Air Hogs Helix 360

September 2010
RC

Street Price: $59.99 US
Manufacturer: Spinmaster
Mfgr's recommended min. age: 12
Our recommended age range: 12 to adult
Primary use: Indoor
Top speed: n/a
Radio: n/a, infrared
Includes:

  • Assembled aircraft
  • Controller / charger
  • Instructions
  • 2x spare tail rotors
Requires:
  • 4x AA batteries

Initial Impressions

At first glance the Air Hogs Helix 360 looks like just another basic 2-channel heli like a regular Havoc, only a little larger. Then you look at the price tag, and notice it costs 4 times as much, and you know there must be something you're missing. Indeed, the Helix 360 doesn't have the traditional 2 channels of control, or even 3 -- it has 4! As far as I know, this is the very first toy-class 4-channel helicopter to be released by a major brand. A two channel heli can go up & down and turn, and will always fly forward slowly if it has a little weight in front. Add one channel and you gain the ability to hover in place and go forward & backward on command. With 4 channels, you get all of that plus the ability to "strafe," moving directly left or right without actually turning. When you put all of these together, you have the ability to perform any movement that a normal real-life helicopter can.

Testing

Flying the Air Hogs Helix 360 can take quite a lot of practice even if you have plenty of experience with 2- or 3-channel helis. The main thing that makes it tough is that turning is on the left stick on the controller, the same as throttle. The right stick controls forward/back motion like a 3-channel setup, but moving it left & right controls sideways strafing. In the world of advanced hobby-level RC helicopters, this is a common control layout called "mode 2," which emulates the setup of a full-sized heli. The good news is that once you start to get the hang of it, you can really go anywhere on command. The bad news is that you only get about 5 minutes at a time to learn before the battery is dead. Once you're out of juice, you're supposed to wait at least 10 minutes for the battery to cool, and then it takes up to 30 minutes for a fresh charge. Though that's fairly typical for a controller-charged aircraft, the flight times felt shorter to me, probably because there's a lot more going on and it can get quite exciting.

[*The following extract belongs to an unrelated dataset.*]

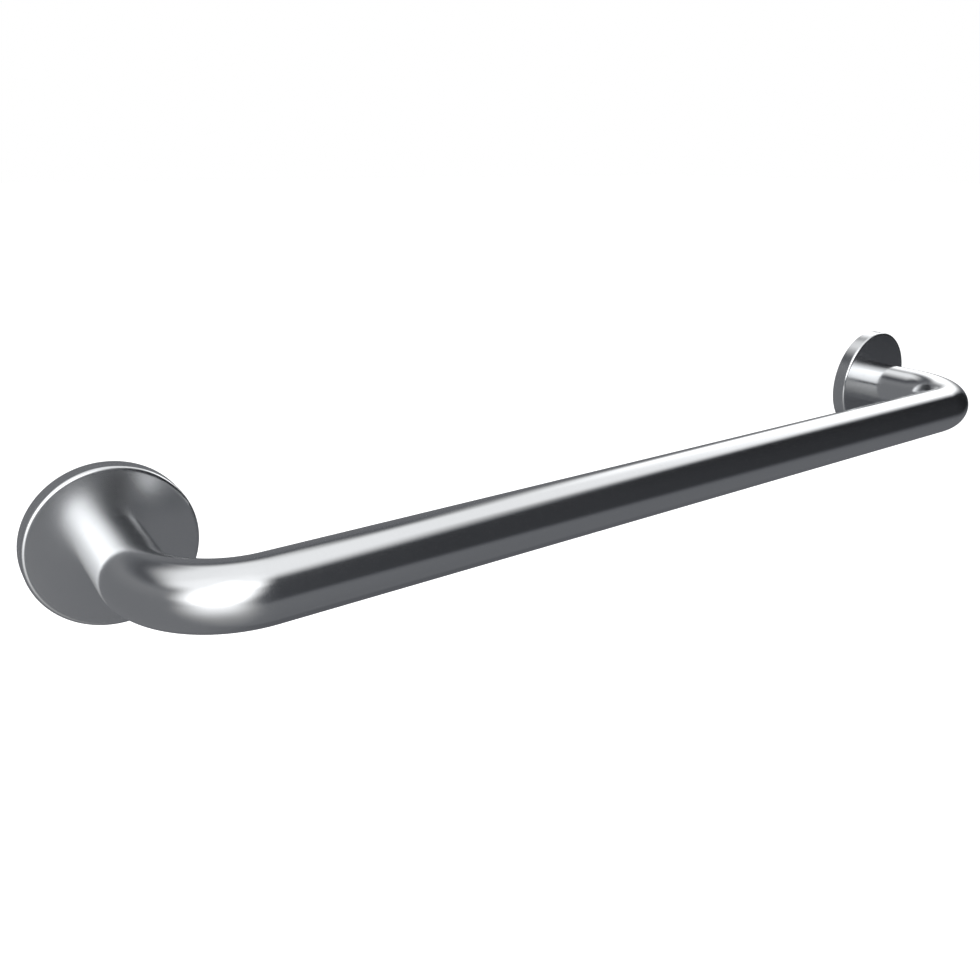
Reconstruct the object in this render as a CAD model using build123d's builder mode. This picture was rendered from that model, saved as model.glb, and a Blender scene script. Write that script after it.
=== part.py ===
"""Straight grab bar for a shower or bath, for fixing to a wall with hidden screws.

One steel tube is bent square at both ends. Each end passes through a push-fit cover and is welded into a
round mounting plate. The plate is screwed to the wall on a sealing ring, and the cover then slides down
the leg and grips the plate, so that the screws don't show.

Millimetres. +Z is up and +X runs along the bar. The wall is the plane Y = 0 and the bar stands out
towards -Y. The origin lies on the wall, midway between the two flanges.
"""

import os
from math import cos, radians, sin

from build123d import *

# Bar
leg_spacing = 600.0  # between the axes of the two legs
bar_axis_depth = 90.0  # from the wall to the bar's centre line
tube_dia = 32.0
tube_wall = 1.5
bend_radius = 45.0  # of the centre line
tube_end_recess = 0.5  # from the plate's back to the end of the tube

# Flange, stacked from the wall outwards: sealing ring, plate, room for the screw heads, front of the cover
flange_dia = 80.0
gasket_thickness = 1.0
gasket_width = 5.0  # from the plate's edge inwards
plate_thickness = 4.0
screw_head_room = 4.0
cover_wall = 1.0
cover_edge_radius = 2.0  # where the rim turns into the front
cover_edge_bands = 3  # flat bands that the rounded edge is drawn with
cover_hole_clearance = 0.25  # round the tube, on the radius
plate_rim_gap = 2.0  # from the plate's edge to the cover's rim, on the radius
plate_bore_clearance = 0.05  # round the tube, on the radius
weld_leg = 3.0  # of the bead between the plate's front and the tube

# Screws and the nibs that hold the cover
screw_count = 3
screw_hole_dia = 6.5
nib_radius = 3.0
nib_clearance = 0.05  # from a nib's tip to the inside of the cover's rim

# Sizes that follow
plate_front = gasket_thickness + plate_thickness
flange_depth = plate_front + screw_head_room + cover_wall
cover_inner_radius = flange_dia / 2 - cover_wall
plate_dia = 2 * (cover_inner_radius - plate_rim_gap)
plate_bore_radius = tube_dia / 2 + plate_bore_clearance
weld_toe_dia = tube_dia + 2 * weld_leg
screw_circle_dia = (weld_toe_dia + plate_dia) / 2  # midway between the weld and the plate's edge
nib_circle_radius = cover_inner_radius - nib_clearance - nib_radius
tube_end = gasket_thickness + tube_end_recess


def parallel_to_wall(x, depth):
    """The plane across a leg's axis at this depth in front of the wall. Its Z points away from the wall."""
    return Plane(origin=(x, -depth, 0), x_dir=(1, 0, 0), z_dir=(0, -1, 0))


def along_leg(x):
    """The upright plane through a leg's axis: X is the radius and Y the distance in front of the wall."""
    return Plane(origin=(x, 0, 0), x_dir=(0, 0, 1), z_dir=(1, 0, 0))


def leg_axis(x):
    return Axis((x, 0, 0), (0, -1, 0))


def make_tube():
    """The bar: a straight run between two square bends, and a short straight leg at each end."""
    half = leg_spacing / 2
    with BuildPart() as tube:
        with BuildLine() as centre_line:
            FilletPolyline(
                (-half, -tube_end),
                (-half, -bar_axis_depth),
                (half, -bar_axis_depth),
                (half, -tube_end),
                radius=bend_radius,
            )
        with BuildSketch(parallel_to_wall(-half, tube_end)):
            Circle(tube_dia / 2)
            Circle(tube_dia / 2 - tube_wall, mode=Mode.SUBTRACT)
        sweep(path=centre_line.line)
    return tube


def make_plate(x, away):
    """The mounting plate with its weld bead. away is the angle from +X that points away from the bar.

    One screw hole lies on that side and the others clear the bar, so that a driver reaches all of them.
    """
    pitch = 360 / screw_count
    with BuildPart() as plate:
        with BuildSketch(parallel_to_wall(x, gasket_thickness)):
            Circle(plate_dia / 2)
            with PolarLocations(nib_circle_radius, screw_count, start_angle=away + pitch / 2):
                Circle(nib_radius)
            Circle(plate_bore_radius, mode=Mode.SUBTRACT)
            with PolarLocations(screw_circle_dia / 2, screw_count, start_angle=away):
                Circle(screw_hole_dia / 2, mode=Mode.SUBTRACT)
        extrude(amount=plate_thickness)
        with BuildSketch(along_leg(x)):
            Polygon(
                (plate_bore_radius, plate_front),
                (plate_bore_radius + weld_leg, plate_front),
                (plate_bore_radius, plate_front + weld_leg),
                align=None,
            )
        revolve(axis=leg_axis(x))
    return plate


def make_cover(x):
    """The drawn cover: a shallow round cup that hides the plate, with a close hole for the tube."""
    rim = flange_dia / 2
    hole = tube_dia / 2 + cover_hole_clearance
    turns = [radians(90 * i / cover_edge_bands) for i in range(cover_edge_bands + 1)]
    edge = [
        (
            rim - cover_edge_radius * (1 - sin(turn)),
            flange_depth - cover_edge_radius * (1 - cos(turn)),
        )
        for turn in turns
    ]
    with BuildPart() as cover:
        with BuildSketch(along_leg(x)):
            with BuildLine():
                Polyline(
                    (hole, flange_depth),
                    *edge,
                    (rim, 0),
                    (cover_inner_radius, 0),
                    (cover_inner_radius, flange_depth - cover_wall),
                    (hole, flange_depth - cover_wall),
                    close=True,
                )
            make_face()
        revolve(axis=leg_axis(x))
    return cover


def make_gasket(x):
    """The sealing ring between the plate's edge and the wall, outside the screws."""
    with BuildPart() as gasket:
        with BuildSketch(parallel_to_wall(x, 0)):
            Circle(plate_dia / 2)
            Circle(plate_dia / 2 - gasket_width, mode=Mode.SUBTRACT)
        extrude(amount=gasket_thickness)
    return gasket


def save(piece, name):
    piece.part.label = name
    export_step(piece.part, f"parts/{name}.step")


os.makedirs("parts", exist_ok=True)
save(make_tube(), "grab_tube")
for side, x, away in (("left", -leg_spacing / 2, 180), ("right", leg_spacing / 2, 0)):
    save(make_plate(x, away), f"{side}_mounting_plate")
    save(make_cover(x), f"{side}_cover")
    save(make_gasket(x), f"{side}_wall_gasket")
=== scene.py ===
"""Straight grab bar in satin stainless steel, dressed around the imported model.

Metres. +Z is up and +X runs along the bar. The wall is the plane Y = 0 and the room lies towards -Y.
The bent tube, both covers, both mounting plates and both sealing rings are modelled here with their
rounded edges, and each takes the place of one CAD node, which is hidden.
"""

from math import acos, atan2, cos, degrees, pi, radians, sin, sqrt

import bmesh
import bpy
from mathutils import Matrix, Vector


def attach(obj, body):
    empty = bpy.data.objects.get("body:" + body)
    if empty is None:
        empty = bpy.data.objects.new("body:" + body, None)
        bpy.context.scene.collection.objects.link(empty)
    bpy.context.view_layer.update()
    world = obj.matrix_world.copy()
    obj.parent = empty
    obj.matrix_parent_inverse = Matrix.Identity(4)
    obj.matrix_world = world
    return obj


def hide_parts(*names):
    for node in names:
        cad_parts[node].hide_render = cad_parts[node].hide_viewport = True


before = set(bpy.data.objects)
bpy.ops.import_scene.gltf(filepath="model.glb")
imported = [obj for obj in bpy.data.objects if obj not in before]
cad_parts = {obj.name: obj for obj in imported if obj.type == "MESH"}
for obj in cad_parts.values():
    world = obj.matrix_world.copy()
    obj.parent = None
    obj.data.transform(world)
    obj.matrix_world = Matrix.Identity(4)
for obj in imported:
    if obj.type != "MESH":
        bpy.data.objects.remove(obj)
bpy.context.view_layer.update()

MM = 0.001
FLANGES = (("left", -1), ("right", 1))
MERGE_DISTANCE = 0.001 * MM  # points closer than this are one
NEAR = 0.02 * MM  # a point counts as lying on a ring within this distance
SHARP_ANGLE = radians(50)  # an edge that turns more than this isn't shaded smooth
CORNER_ANGLE = radians(60)  # an edge of the plate that turns more than this is rounded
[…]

In the air, the Helix 360 was moderately stable. It has a built-in gyro to keep the nose pointed in one direction (once properly trimmed), but the heli still tends to wander around forward to back and side to side. There's a little delay in the controls, too, so when you try to counter a small unintended movement, you don't see much change in movement until you've actually corrected too far. It requires a lot of concentration and fine finger work to get it to hover within a three-foot cube of airspace. Actually flying around with some speed is where the Helix 360 shines. With sufficient practice, you can do some very fast maneuvers, banked turns, moving spins, and sudden reversals. The controls really reward big, fast movements once you become confident with them, and you can really tear up the air in even a pretty small room without ever crashing.

As noted in the video, one really annoying problem that 2- and 3-channel helicopters often face is getting sucked into walls. I don't know exactly why it happens, but as a heli gets close to a wall, especially if it's also anywhere near the ground or another horizontal surface like a table, desk, or bed, the wind that the heli itself creates actually pulls (or maybe pushes) the craft towards the wall, sometimes with so much force that you just can't get away. The Helix 360 experiences this same force, but, it has the control and the power to always overcome it. The worst thing is if you get really close to a wall while facing sideways, so close that you can't spin the tail around to try to power away from it. With the Helix 360's strafe control, you always have a way out.

Video

(Click a video a second time to view it larger in a new window.)

Conclusion

The Air Hogs Helix 360 features an advanced design packed into a sleek, unassuming package, and the amount of control it allows is unprecedented for a toy-class heli. When it was first released, it was $80 US, and I did not think what it added over a 3-channel heli was worth the hefty step up in price. For $80, you could get a much larger, hobby-grade 4-channel coaxial helicopter from Xheli.com with replaceable blades, a removable battery pack (so you can buy spares and run pack after pack), and a full set of trims to set it up to truly hover in one place without shifting from side to side. With the street price reduced to $59.99 in 2011, I think this is now a better deal for an Air Hogs heli fan who wants to move on to the next level of piloting and control.